Aim:
Write out all the data again, exactly as it stands.

Data provided:
- - - - -
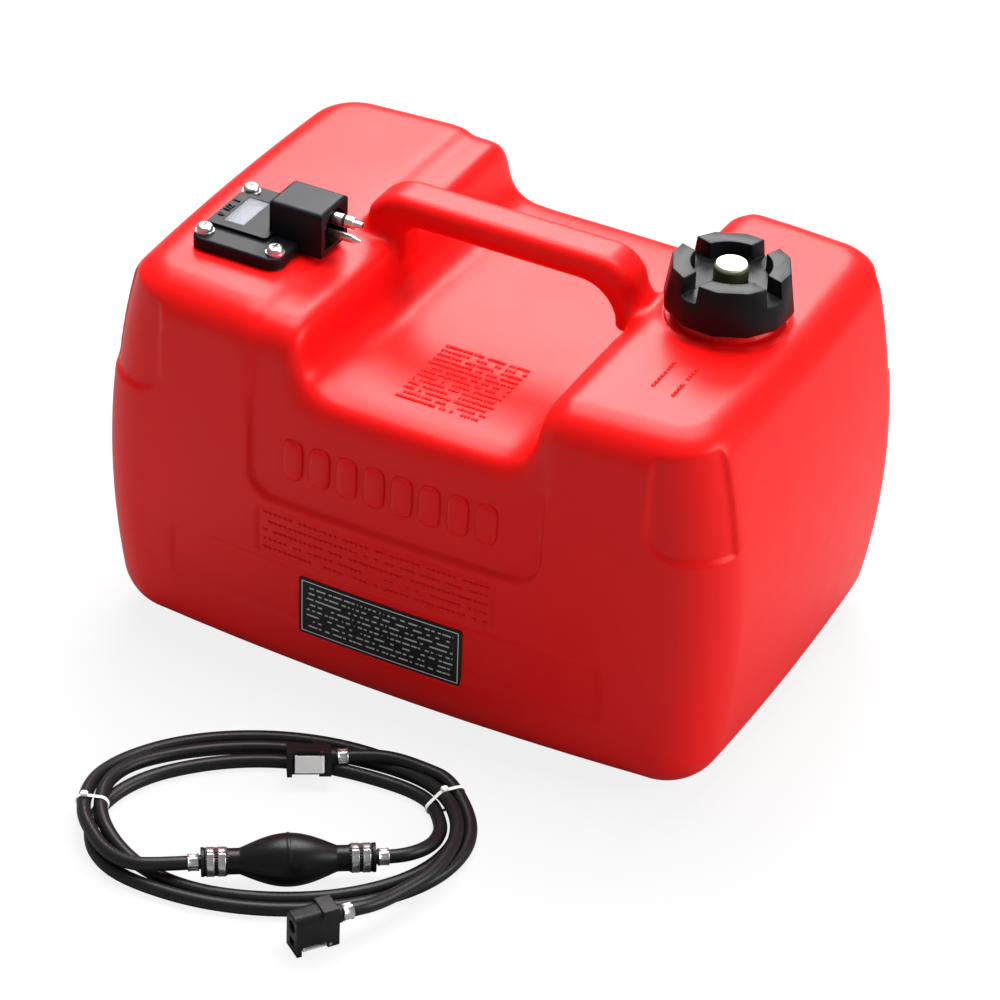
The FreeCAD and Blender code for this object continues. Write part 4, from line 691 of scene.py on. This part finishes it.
def lobe_marks_tree():
    """A three-sided raised outline on each grip lobe, open to the outside."""
    tree, given, made = new_tree(
        "lobe_marks", "GeometryNodeTree",
        (("Geometry", "Geometry", None), ("Lobes", "Int", 4), ("Reach", "Float", 0.025),
         ("Size", "Vector", (0.004, 0.006, 0.0)), ("Wire", "Float", 0.0003), ("Middle", "Vector", (0, 0, 0)),
         ("First", "Float", 0.0), ("Plastic", "Material", None)),
        (("Geometry", "Geometry"),))
    size = new_node(tree, "ShaderNodeSeparateXYZ", Vector=given["Size"]).outputs
    outline = new_node(tree, "GeometryNodeCurvePrimitiveQuadrilateral", Width=size[0], Height=size[1])
    opened = new_node(tree, "GeometryNodeSetSplineCyclic", Geometry=outline.outputs[0])
    wire = new_node(tree, "GeometryNodeCurvePrimitiveCircle", Resolution=8, Radius=given["Wire"])
    bead = new_node(tree, "GeometryNodeCurveToMesh", Curve=opened.outputs[0],
                    Profile_Curve=wire.outputs["Curve"], Fill_Caps=True)
    circle = new_node(tree, "GeometryNodeMeshCircle", Vertices=given["Lobes"], Radius=given["Reach"])
    step = arithmetic(tree, "DIVIDE", 2 * math.pi, given["Lobes"])
    heading = arithmetic(tree, "MULTIPLY", tree.nodes.new("GeometryNodeInputIndex").outputs[0], step)
    turned_by = new_node(tree, "ShaderNodeCombineXYZ", Z=heading).outputs[0]
    laid = new_node(tree, "GeometryNodeInstanceOnPoints", Points=circle.outputs[0], Instance=bead.outputs[0],
                    Rotation=turned_by)
    whole = new_node(tree, "GeometryNodeRealizeInstances", Geometry=laid.outputs[0])
    first = new_node(tree, "ShaderNodeCombineXYZ", Z=given["First"]).outputs[0]
    placed = new_node(tree, "GeometryNodeTransform", Geometry=whole.outputs[0], Translation=given["Middle"],
                      Rotation=first)
    return put_out(tree, placed.outputs[0], given, made)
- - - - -
Task answer:
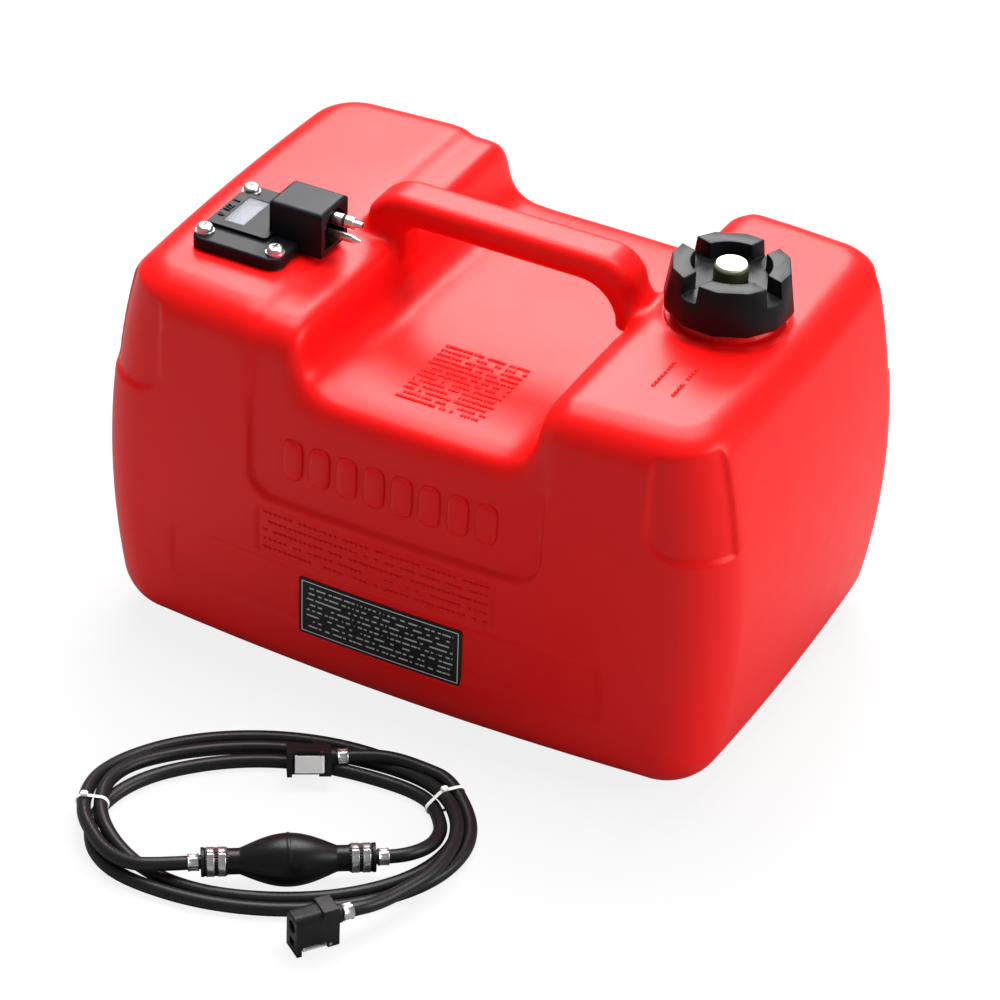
The FreeCAD and Blender code for this object continues. Write part 4, from line 691 of scene.py on. This part finishes it.
def lobe_marks_tree():
    """A three-sided raised outline on each grip lobe, open to the outside."""
    tree, given, made = new_tree(
        "lobe_marks", "GeometryNodeTree",
        (("Geometry", "Geometry", None), ("Lobes", "Int", 4), ("Reach", "Float", 0.025),
         ("Size", "Vector", (0.004, 0.006, 0.0)), ("Wire", "Float", 0.0003), ("Middle", "Vector", (0, 0, 0)),
         ("First", "Float", 0.0), ("Plastic", "Material", None)),
        (("Geometry", "Geometry"),))
    size = new_node(tree, "ShaderNodeSeparateXYZ", Vector=given["Size"]).outputs
    outline = new_node(tree, "GeometryNodeCurvePrimitiveQuadrilateral", Width=size[0], Height=size[1])
    opened = new_node(tree, "GeometryNodeSetSplineCyclic", Geometry=outline.outputs[0])
    wire = new_node(tree, "GeometryNodeCurvePrimitiveCircle", Resolution=8, Radius=given["Wire"])
    bead = new_node(tree, "GeometryNodeCurveToMesh", Curve=opened.outputs[0],
                    Profile_Curve=wire.outputs["Curve"], Fill_Caps=True)
    circle = new_node(tree, "GeometryNodeMeshCircle", Vertices=given["Lobes"], Radius=given["Reach"])
    step = arithmetic(tree, "DIVIDE", 2 * math.pi, given["Lobes"])
    heading = arithmetic(tree, "MULTIPLY", tree.nodes.new("GeometryNodeInputIndex").outputs[0], step)
    turned_by = new_node(tree, "ShaderNodeCombineXYZ", Z=heading).outputs[0]
    laid = new_node(tree, "GeometryNodeInstanceOnPoints", Points=circle.outputs[0], Instance=bead.outputs[0],
                    Rotation=turned_by)
    whole = new_node(tree, "GeometryNodeRealizeInstances", Geometry=laid.outputs[0])
    first = new_node(tree, "ShaderNodeCombineXYZ", Z=given["First"]).outputs[0]
    placed = new_node(tree, "GeometryNodeTransform", Geometry=whole.outputs[0], Translation=given["Middle"],
                      Rotation=first)
    return put_out(tree, placed.outputs[0], given, made)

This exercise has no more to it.